### Stored data
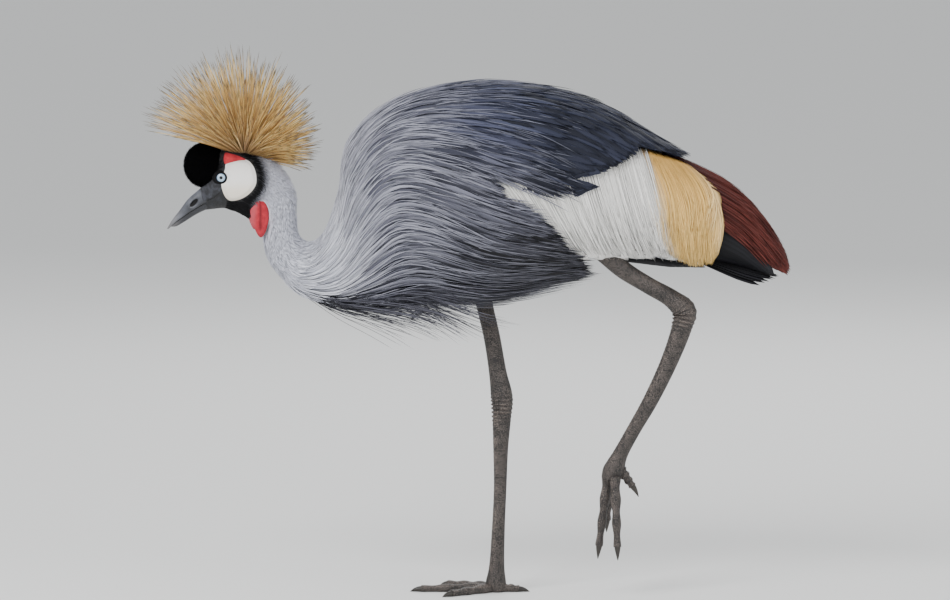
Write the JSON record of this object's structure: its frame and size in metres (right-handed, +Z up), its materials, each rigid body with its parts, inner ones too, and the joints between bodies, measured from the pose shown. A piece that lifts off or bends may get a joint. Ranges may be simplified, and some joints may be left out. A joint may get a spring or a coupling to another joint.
{
  "type": "grey crowned crane",
  "caption": "Still, life-size grey crowned crane standing on one foot in mid-stride, head low, with a fan crest, long neck plumes, pale wings and a dark rufous rear.",
  "frame": {"origin": "centre of the outline on the floor, below the body", "axes": "+Z up, the bill points along -X, the left side faces -Y"},
  "size_m": [0.734, 0.2173, 0.6208],
  "materials": {
    "body_feathers": "matte",
    "neck_plumes": "matte",
    "neck_feathers": "matte",
    "head_skin": "matte",
    "cap_velvet": "matte",
    "bill": "satin",
    "eye": "gloss",
    "wattle_skin": "satin",
    "crest_bristles": "matte",
    "wing_feathers": "matte",
    "tail_feathers": "matte",
    "leg_scales": "matte",
    "claw": "satin"
  },
  "bodies": {
    "root": {"torso": "body_feathers", "neck_lower": "neck_plumes", "neck_upper": "neck_feathers", "head": "head_skin", "forehead_cap": "cap_velvet", "bill_upper": "bill", "bill_lower": "bill", "eye_left": "eye", "eye_right": "eye", "wattle": "wattle_skin", "crest": "crest_bristles", "wing_left": "wing_feathers", "wing_right": "wing_feathers", "tail": "tail_feathers", "leg_right_upper": "leg_scales", "leg_right_lower": "leg_scales", "foot_right": "leg_scales", "claw_right_middle": "claw", "claw_right_inner": "claw", "claw_right_outer": "claw", "claw_right_hind": "claw", "leg_left_upper": "leg_scales", "leg_left_lower": "leg_scales", "foot_left": "leg_scales", "claw_left_middle": "claw", "claw_left_inner": "claw", "claw_left_outer": "claw", "claw_left_hind": "claw"}
  },
  "joints": []
}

### Aim of the exercise
Every line of the material must be returned exactly as it appears.

### Result of this task
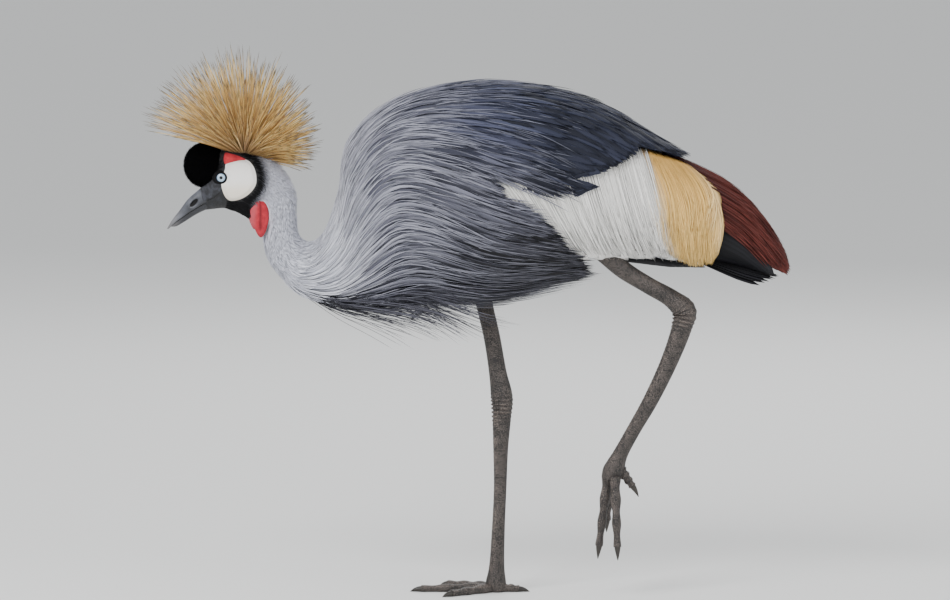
Write the JSON record of this object's structure: its frame and size in metres (right-handed, +Z up), its materials, each rigid body with its parts, inner ones too, and the joints between bodies, measured from the pose shown. A piece that lifts off or bends may get a joint. Ranges may be simplified, and some joints may be left out. A joint may get a spring or a coupling to another joint.
{
  "type": "grey crowned crane",
  "caption": "Still, life-size grey crowned crane standing on one foot in mid-stride, head low, with a fan crest, long neck plumes, pale wings and a dark rufous rear.",
  "frame": {"origin": "centre of the outline on the floor, below the body", "axes": "+Z up, the bill points along -X, the left side faces -Y"},
  "size_m": [0.734, 0.2173, 0.6208],
  "materials": {
    "body_feathers": "matte",
    "neck_plumes": "matte",
    "neck_feathers": "matte",
    "head_skin": "matte",
    "cap_velvet": "matte",
    "bill": "satin",
    "eye": "gloss",
    "wattle_skin": "satin",
    "crest_bristles": "matte",
    "wing_feathers": "matte",
    "tail_feathers": "matte",
    "leg_scales": "matte",
    "claw": "satin"
  },
  "bodies": {
    "root": {"torso": "body_feathers", "neck_lower": "neck_plumes", "neck_upper": "neck_feathers", "head": "head_skin", "forehead_cap": "cap_velvet", "bill_upper": "bill", "bill_lower": "bill", "eye_left": "eye", "eye_right": "eye", "wattle": "wattle_skin", "crest": "crest_bristles", "wing_left": "wing_feathers", "wing_right": "wing_feathers", "tail": "tail_feathers", "leg_right_upper": "leg_scales", "leg_right_lower": "leg_scales", "foot_right": "leg_scales", "claw_right_middle": "claw", "claw_right_inner": "claw", "claw_right_outer": "claw", "claw_right_hind": "claw", "leg_left_upper": "leg_scales", "leg_left_lower": "leg_scales", "foot_left": "leg_scales", "claw_left_middle": "claw", "claw_left_inner": "claw", "claw_left_outer": "claw", "claw_left_hind": "claw"}
  },
  "joints": []
}